— WHAT TO DO —
Output all the material that follows, exactly as given.

━━━━━ DATASET CONTENT ━━━━━

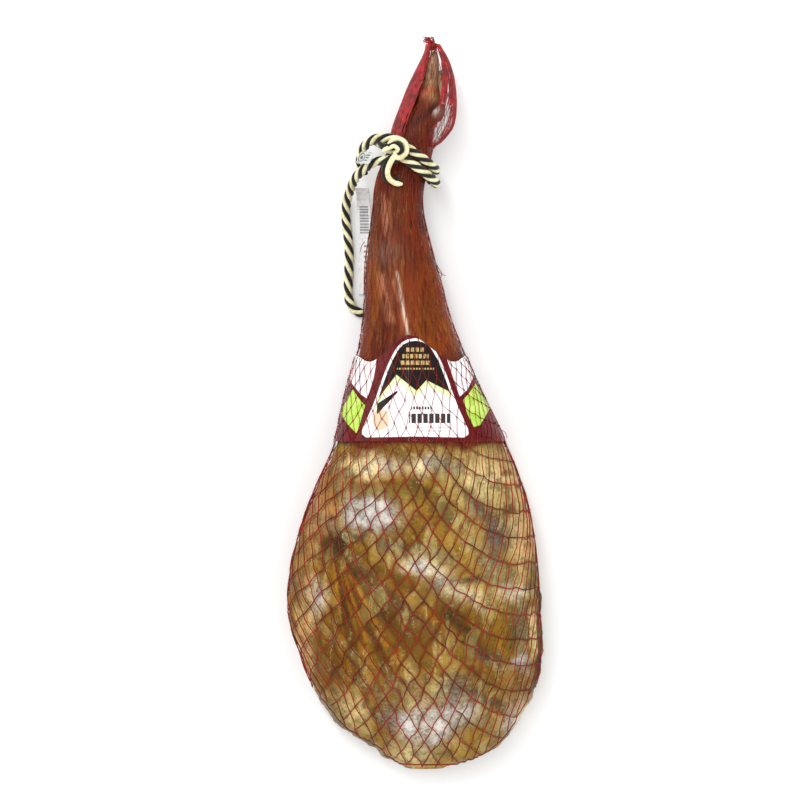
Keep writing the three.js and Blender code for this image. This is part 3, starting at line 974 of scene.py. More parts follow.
def on_net(turn, y, lift):
    """A point on the net: share of a turn from the front middle, place along, height over it."""
    low = near_mouth(turn, y, np.asarray(lift))
    high = round_the_ham(turn, y, lift)
    return np.where((y < MOUTH_Y)[..., None], low, high)


def round_the_ham(turn, y, lift):
    """A point on the net where it goes all the way round."""
    steps = net_table.shape[1]
    r0, fr = row_and_part(y)
    fr = fr[..., None]
    column = (turn % 1) * steps
    c0 = np.floor(column).astype(int) % steps
    fc = (column - np.floor(column))[..., None]
    c1 = (c0 + 1) % steps
    here = (net_table[r0, c0] * (1 - fc) + net_table[r0, c1] * fc) * (1 - fr)
    here = here + (net_table[r0 + 1, c0] * (1 - fc) + net_table[r0 + 1, c1] * fc) * fr
    centre = centre_at(y)
    away = here - centre
    away = away / np.maximum(np.linalg.norm(away, axis=-1, keepdims=True), 1e-6)
    here = here + away * np.asarray(lift)[..., None]
    return np.stack([here[..., 0], y, np.maximum(here[..., 1], STRING_LOW)], -1)


# ---------------------------------------------------------------- the net's lattice

NET_COLUMNS = 36
CELL_SIDE = 14.0          # string between two knots
STRING_CELLS = 60         # more cells than any string runs through
SLIP = 0.10               # how far a knot slips round, in cells


def lattice_fields():
    """Places along the net from its top, and how many cells it has run by each of them."""
    y = wrap_y[::-1]
    width = np.where(y < MOUTH_Y, net_length[mouth_row], net_length[::-1]) / NET_COLUMNS
    cell = 2 * np.sqrt(np.maximum(CELL_SIDE ** 2 - (width / 2) ** 2, 6.0 ** 2))
    run = np.concatenate([[0], np.cumsum((y[:-1] - y[1:]) * 2 / (cell[:-1] + cell[1:]))])
    return y, run


lattice_y, lattice_run = lattice_fields()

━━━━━

— PROBLEM SOLUTION —
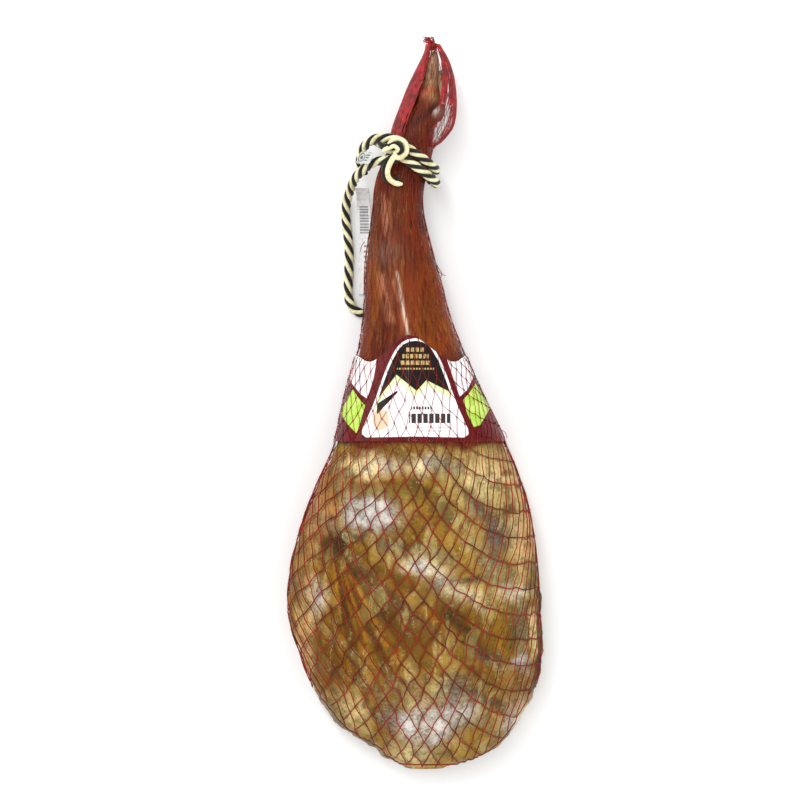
Keep writing the three.js and Blender code for this image. This is part 3, starting at line 974 of scene.py. More parts follow.
def on_net(turn, y, lift):
    """A point on the net: share of a turn from the front middle, place along, height over it."""
    low = near_mouth(turn, y, np.asarray(lift))
    high = round_the_ham(turn, y, lift)
    return np.where((y < MOUTH_Y)[..., None], low, high)


def round_the_ham(turn, y, lift):
    """A point on the net where it goes all the way round."""
    steps = net_table.shape[1]
    r0, fr = row_and_part(y)
    fr = fr[..., None]
    column = (turn % 1) * steps
    c0 = np.floor(column).astype(int) % steps
    fc = (column - np.floor(column))[..., None]
    c1 = (c0 + 1) % steps
    here = (net_table[r0, c0] * (1 - fc) + net_table[r0, c1] * fc) * (1 - fr)
    here = here + (net_table[r0 + 1, c0] * (1 - fc) + net_table[r0 + 1, c1] * fc) * fr
    centre = centre_at(y)
    away = here - centre
    away = away / np.maximum(np.linalg.norm(away, axis=-1, keepdims=True), 1e-6)
    here = here + away * np.asarray(lift)[..., None]
    return np.stack([here[..., 0], y, np.maximum(here[..., 1], STRING_LOW)], -1)


# ---------------------------------------------------------------- the net's lattice

NET_COLUMNS = 36
CELL_SIDE = 14.0          # string between two knots
STRING_CELLS = 60         # more cells than any string runs through
SLIP = 0.10               # how far a knot slips round, in cells


def lattice_fields():
    """Places along the net from its top, and how many cells it has run by each of them."""
    y = wrap_y[::-1]
    width = np.where(y < MOUTH_Y, net_length[mouth_row], net_length[::-1]) / NET_COLUMNS
    cell = 2 * np.sqrt(np.maximum(CELL_SIDE ** 2 - (width / 2) ** 2, 6.0 ** 2))
    run = np.concatenate([[0], np.cumsum((y[:-1] - y[1:]) * 2 / (cell[:-1] + cell[1:]))])
    return y, run


lattice_y, lattice_run = lattice_fields()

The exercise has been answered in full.